Report details 18 new regulations since passage of healthcare reform

Federal regulators have adopted at least 18 new rules since passage of the healthcare reform law eight and a half months ago, according to the Congressional Research Service, most of the time without giving the public much chance to comment ahead of time.

The new rules include health insurance reforms, the creation of an early retiree reinsurance program and requirements for states to start high-risk pools for people with pre-existing conditions. 

The new report found that most of the rules were not specifically required by the reform bill, but added that "the agencies' use of rulemaking to accomplish the underlying statutory objectives does not appear to be either improper or unusual." Furthermore, the report explains, "if an agency attempts to bind the public through some mechanism other than a rule, the agency's actions could be subject to judicial review and possible reversal."

More controversial is the decision to allow public comment only after a preliminary regulation was already adopted in 12 of the 18 regulations.

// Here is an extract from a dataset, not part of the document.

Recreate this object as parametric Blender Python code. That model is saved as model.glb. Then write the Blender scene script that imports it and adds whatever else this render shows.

That process — known as an interim final rule — theoretically allows regulators time to review the comments before final rules are published. But in this case, all 12 comment periods ended either the day the rules were published or later.

The report says the administration almost always justified its decision to limit comments, oftentimes by arguing that the law required many of the regulations to be put in place quickly. However, in the case of the 10 percent tax on indoor tanning services, regulators merely stated that it had "been determined" that a broader comment period wasn't needed, without further explanation of who made the determination and why.

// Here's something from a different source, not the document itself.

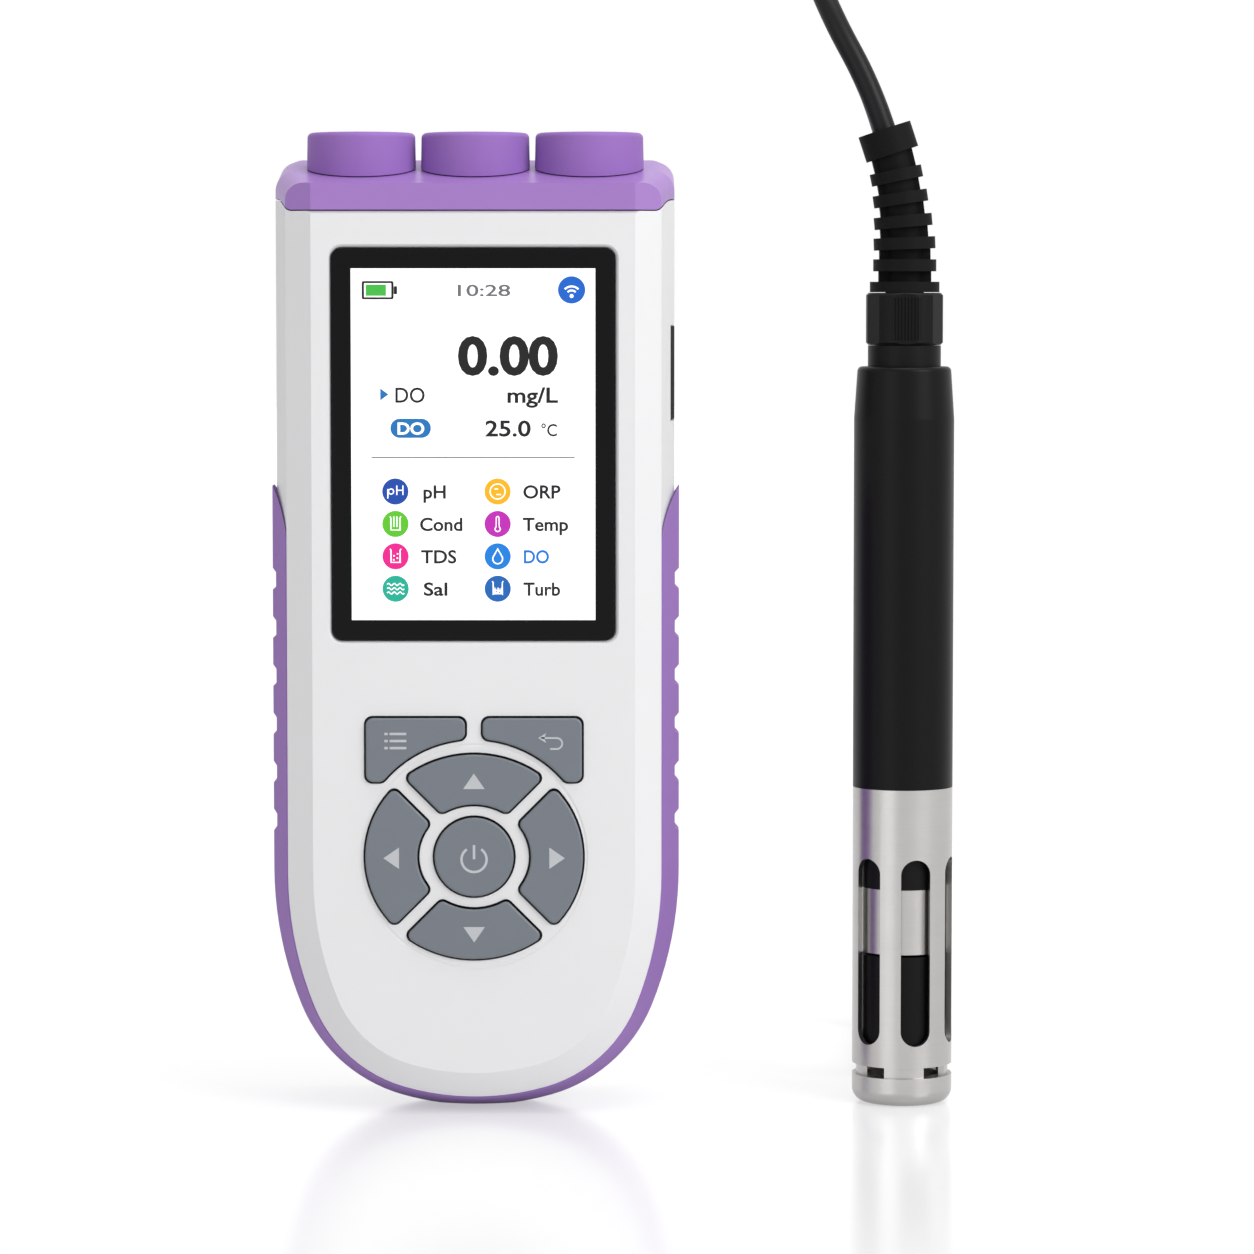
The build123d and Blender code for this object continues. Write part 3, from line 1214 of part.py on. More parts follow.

In addition, the tanning tax regulation was not accompanied by a cost-benefit analysis that's required for regulatory actions that are expected to have an annual economic impact of at least $100 million. The Congressional Budget Office has estimated that the tax would bring in $2.7 billion over a period of 10 years.

Even if regulators were justified in their decision to shorten the comment period, the report concludes, doing so will likely limit stakeholders' input.

"Even though the comment periods for these rules ended on or before the rules took effect, the agencies may still be persuaded to change them at some point in the future," the report explains. "Nevertheless, comments on final rules are generally believed to be less likely to result in changes to the rules than if comments were permitted prior to the final rules being published and made effective."